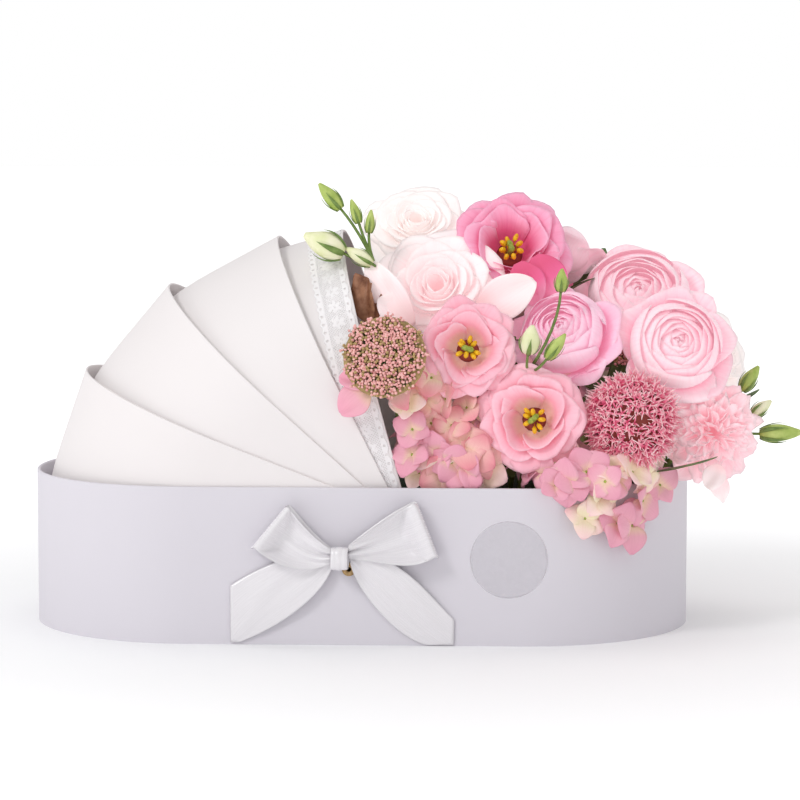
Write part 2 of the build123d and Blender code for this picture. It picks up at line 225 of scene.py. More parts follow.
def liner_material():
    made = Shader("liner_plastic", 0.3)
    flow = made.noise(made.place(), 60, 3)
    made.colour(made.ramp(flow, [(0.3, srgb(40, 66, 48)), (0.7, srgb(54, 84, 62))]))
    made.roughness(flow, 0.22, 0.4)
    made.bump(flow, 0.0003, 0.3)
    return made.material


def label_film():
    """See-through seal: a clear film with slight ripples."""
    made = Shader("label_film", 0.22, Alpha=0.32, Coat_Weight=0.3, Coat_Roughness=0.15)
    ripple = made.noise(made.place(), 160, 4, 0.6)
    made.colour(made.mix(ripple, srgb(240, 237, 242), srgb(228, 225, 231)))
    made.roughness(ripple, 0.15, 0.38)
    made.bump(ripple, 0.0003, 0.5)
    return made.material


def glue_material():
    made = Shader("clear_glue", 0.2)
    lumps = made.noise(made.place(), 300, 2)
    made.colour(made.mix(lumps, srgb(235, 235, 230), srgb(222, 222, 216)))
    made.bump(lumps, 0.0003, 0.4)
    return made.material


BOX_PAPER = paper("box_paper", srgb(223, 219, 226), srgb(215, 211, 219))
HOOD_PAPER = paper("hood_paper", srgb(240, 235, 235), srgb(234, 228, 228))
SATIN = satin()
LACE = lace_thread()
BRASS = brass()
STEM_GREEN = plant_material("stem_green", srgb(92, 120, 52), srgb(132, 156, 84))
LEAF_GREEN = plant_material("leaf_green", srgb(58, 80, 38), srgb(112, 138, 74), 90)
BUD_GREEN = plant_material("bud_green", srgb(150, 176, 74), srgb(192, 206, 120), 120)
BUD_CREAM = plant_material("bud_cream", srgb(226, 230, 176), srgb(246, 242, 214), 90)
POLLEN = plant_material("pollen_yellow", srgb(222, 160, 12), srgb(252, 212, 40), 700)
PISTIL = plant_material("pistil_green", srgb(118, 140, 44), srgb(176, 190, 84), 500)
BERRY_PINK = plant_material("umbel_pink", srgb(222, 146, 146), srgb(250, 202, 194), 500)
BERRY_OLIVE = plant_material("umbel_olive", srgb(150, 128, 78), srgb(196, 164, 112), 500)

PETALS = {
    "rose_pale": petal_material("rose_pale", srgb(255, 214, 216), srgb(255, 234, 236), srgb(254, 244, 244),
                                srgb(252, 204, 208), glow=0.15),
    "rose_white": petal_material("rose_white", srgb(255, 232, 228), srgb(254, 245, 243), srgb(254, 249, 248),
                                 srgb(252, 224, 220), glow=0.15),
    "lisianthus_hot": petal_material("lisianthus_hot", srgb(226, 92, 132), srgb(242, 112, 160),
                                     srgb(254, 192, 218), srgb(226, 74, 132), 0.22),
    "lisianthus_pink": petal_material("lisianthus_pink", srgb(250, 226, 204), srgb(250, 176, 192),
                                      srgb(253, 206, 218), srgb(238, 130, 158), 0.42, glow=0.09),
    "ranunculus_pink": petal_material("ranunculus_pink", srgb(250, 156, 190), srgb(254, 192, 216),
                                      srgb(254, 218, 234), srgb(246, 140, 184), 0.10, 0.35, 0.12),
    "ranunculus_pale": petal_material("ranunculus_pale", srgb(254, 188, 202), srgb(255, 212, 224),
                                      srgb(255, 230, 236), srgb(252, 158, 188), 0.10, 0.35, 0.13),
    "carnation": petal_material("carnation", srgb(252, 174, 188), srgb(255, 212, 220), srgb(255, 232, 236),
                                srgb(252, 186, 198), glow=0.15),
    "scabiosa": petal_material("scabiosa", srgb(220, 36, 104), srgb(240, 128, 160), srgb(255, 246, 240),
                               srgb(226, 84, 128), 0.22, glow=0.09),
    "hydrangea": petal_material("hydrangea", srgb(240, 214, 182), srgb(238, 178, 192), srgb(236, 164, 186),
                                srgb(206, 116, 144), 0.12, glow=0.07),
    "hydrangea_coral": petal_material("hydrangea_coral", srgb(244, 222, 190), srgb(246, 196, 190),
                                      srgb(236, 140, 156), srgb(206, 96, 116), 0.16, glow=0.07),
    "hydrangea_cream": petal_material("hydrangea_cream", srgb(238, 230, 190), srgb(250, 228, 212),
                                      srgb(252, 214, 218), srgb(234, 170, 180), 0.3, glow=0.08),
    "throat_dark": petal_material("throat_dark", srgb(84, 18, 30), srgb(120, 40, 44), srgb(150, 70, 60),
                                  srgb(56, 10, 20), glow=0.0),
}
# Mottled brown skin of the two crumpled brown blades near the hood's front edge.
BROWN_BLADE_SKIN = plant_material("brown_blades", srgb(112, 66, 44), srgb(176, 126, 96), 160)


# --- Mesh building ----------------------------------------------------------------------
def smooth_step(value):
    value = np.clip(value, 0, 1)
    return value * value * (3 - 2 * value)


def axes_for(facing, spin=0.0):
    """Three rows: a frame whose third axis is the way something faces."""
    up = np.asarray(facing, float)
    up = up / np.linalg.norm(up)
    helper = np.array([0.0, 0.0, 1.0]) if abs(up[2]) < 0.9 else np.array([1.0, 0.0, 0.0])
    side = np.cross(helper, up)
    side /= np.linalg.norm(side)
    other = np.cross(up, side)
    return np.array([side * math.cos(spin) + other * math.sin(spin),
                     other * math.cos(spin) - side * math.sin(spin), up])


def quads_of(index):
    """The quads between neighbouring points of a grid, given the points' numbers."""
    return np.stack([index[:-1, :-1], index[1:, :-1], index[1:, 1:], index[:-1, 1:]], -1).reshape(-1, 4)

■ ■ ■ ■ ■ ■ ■

• **WHAT YOU HAVE TO DO**: Quote each line of the data above exactly as written.

• **EXERCISE OUTPUT**:
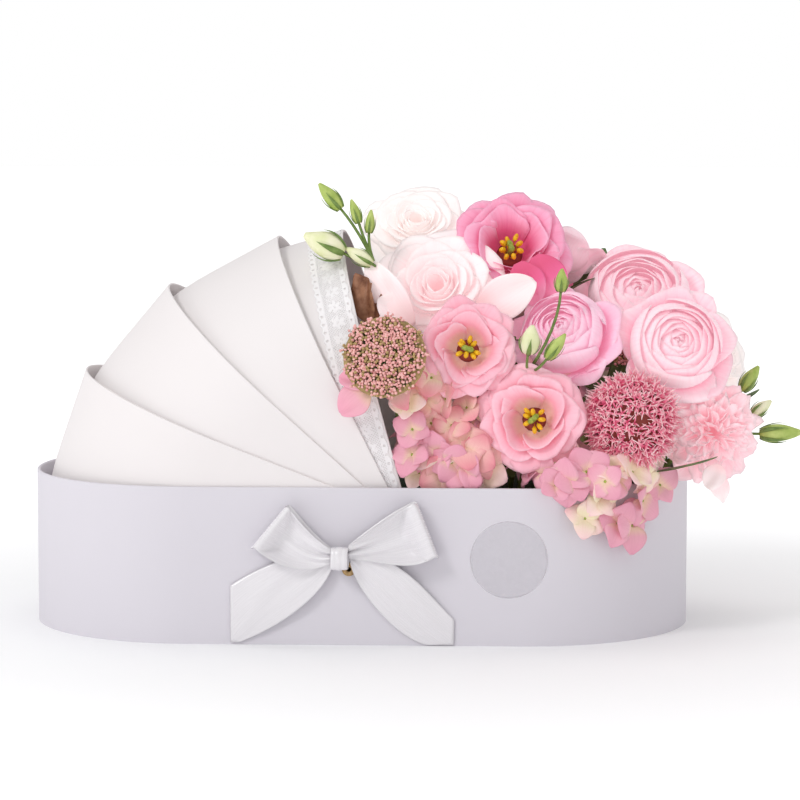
Write part 2 of the build123d and Blender code for this picture. It picks up at line 225 of scene.py. More parts follow.
def liner_material():
    made = Shader("liner_plastic", 0.3)
    flow = made.noise(made.place(), 60, 3)
    made.colour(made.ramp(flow, [(0.3, srgb(40, 66, 48)), (0.7, srgb(54, 84, 62))]))
    made.roughness(flow, 0.22, 0.4)
    made.bump(flow, 0.0003, 0.3)
    return made.material


def label_film():
    """See-through seal: a clear film with slight ripples."""
    made = Shader("label_film", 0.22, Alpha=0.32, Coat_Weight=0.3, Coat_Roughness=0.15)
    ripple = made.noise(made.place(), 160, 4, 0.6)
    made.colour(made.mix(ripple, srgb(240, 237, 242), srgb(228, 225, 231)))
    made.roughness(ripple, 0.15, 0.38)
    made.bump(ripple, 0.0003, 0.5)
    return made.material


def glue_material():
    made = Shader("clear_glue", 0.2)
    lumps = made.noise(made.place(), 300, 2)
    made.colour(made.mix(lumps, srgb(235, 235, 230), srgb(222, 222, 216)))
    made.bump(lumps, 0.0003, 0.4)
    return made.material


BOX_PAPER = paper("box_paper", srgb(223, 219, 226), srgb(215, 211, 219))
HOOD_PAPER = paper("hood_paper", srgb(240, 235, 235), srgb(234, 228, 228))
SATIN = satin()
LACE = lace_thread()
BRASS = brass()
STEM_GREEN = plant_material("stem_green", srgb(92, 120, 52), srgb(132, 156, 84))
LEAF_GREEN = plant_material("leaf_green", srgb(58, 80, 38), srgb(112, 138, 74), 90)
BUD_GREEN = plant_material("bud_green", srgb(150, 176, 74), srgb(192, 206, 120), 120)
BUD_CREAM = plant_material("bud_cream", srgb(226, 230, 176), srgb(246, 242, 214), 90)
POLLEN = plant_material("pollen_yellow", srgb(222, 160, 12), srgb(252, 212, 40), 700)
PISTIL = plant_material("pistil_green", srgb(118, 140, 44), srgb(176, 190, 84), 500)
BERRY_PINK = plant_material("umbel_pink", srgb(222, 146, 146), srgb(250, 202, 194), 500)
BERRY_OLIVE = plant_material("umbel_olive", srgb(150, 128, 78), srgb(196, 164, 112), 500)

PETALS = {
    "rose_pale": petal_material("rose_pale", srgb(255, 214, 216), srgb(255, 234, 236), srgb(254, 244, 244),
                                srgb(252, 204, 208), glow=0.15),
    "rose_white": petal_material("rose_white", srgb(255, 232, 228), srgb(254, 245, 243), srgb(254, 249, 248),
                                 srgb(252, 224, 220), glow=0.15),
    "lisianthus_hot": petal_material("lisianthus_hot", srgb(226, 92, 132), srgb(242, 112, 160),
                                     srgb(254, 192, 218), srgb(226, 74, 132), 0.22),
    "lisianthus_pink": petal_material("lisianthus_pink", srgb(250, 226, 204), srgb(250, 176, 192),
                                      srgb(253, 206, 218), srgb(238, 130, 158), 0.42, glow=0.09),
    "ranunculus_pink": petal_material("ranunculus_pink", srgb(250, 156, 190), srgb(254, 192, 216),
                                      srgb(254, 218, 234), srgb(246, 140, 184), 0.10, 0.35, 0.12),
    "ranunculus_pale": petal_material("ranunculus_pale", srgb(254, 188, 202), srgb(255, 212, 224),
                                      srgb(255, 230, 236), srgb(252, 158, 188), 0.10, 0.35, 0.13),
    "carnation": petal_material("carnation", srgb(252, 174, 188), srgb(255, 212, 220), srgb(255, 232, 236),
                                srgb(252, 186, 198), glow=0.15),
    "scabiosa": petal_material("scabiosa", srgb(220, 36, 104), srgb(240, 128, 160), srgb(255, 246, 240),
                               srgb(226, 84, 128), 0.22, glow=0.09),
    "hydrangea": petal_material("hydrangea", srgb(240, 214, 182), srgb(238, 178, 192), srgb(236, 164, 186),
                                srgb(206, 116, 144), 0.12, glow=0.07),
    "hydrangea_coral": petal_material("hydrangea_coral", srgb(244, 222, 190), srgb(246, 196, 190),
                                      srgb(236, 140, 156), srgb(206, 96, 116), 0.16, glow=0.07),
    "hydrangea_cream": petal_material("hydrangea_cream", srgb(238, 230, 190), srgb(250, 228, 212),
                                      srgb(252, 214, 218), srgb(234, 170, 180), 0.3, glow=0.08),
    "throat_dark": petal_material("throat_dark", srgb(84, 18, 30), srgb(120, 40, 44), srgb(150, 70, 60),
                                  srgb(56, 10, 20), glow=0.0),
}
# Mottled brown skin of the two crumpled brown blades near the hood's front edge.
BROWN_BLADE_SKIN = plant_material("brown_blades", srgb(112, 66, 44), srgb(176, 126, 96), 160)


# --- Mesh building ----------------------------------------------------------------------
def smooth_step(value):
    value = np.clip(value, 0, 1)
    return value * value * (3 - 2 * value)


def axes_for(facing, spin=0.0):
    """Three rows: a frame whose third axis is the way something faces."""
    up = np.asarray(facing, float)
    up = up / np.linalg.norm(up)
    helper = np.array([0.0, 0.0, 1.0]) if abs(up[2]) < 0.9 else np.array([1.0, 0.0, 0.0])
    side = np.cross(helper, up)
    side /= np.linalg.norm(side)
    other = np.cross(up, side)
    return np.array([side * math.cos(spin) + other * math.sin(spin),
                     other * math.cos(spin) - side * math.sin(spin), up])


def quads_of(index):
    """The quads between neighbouring points of a grid, given the points' numbers."""
    return np.stack([index[:-1, :-1], index[1:, :-1], index[1:, 1:], index[:-1, 1:]], -1).reshape(-1, 4)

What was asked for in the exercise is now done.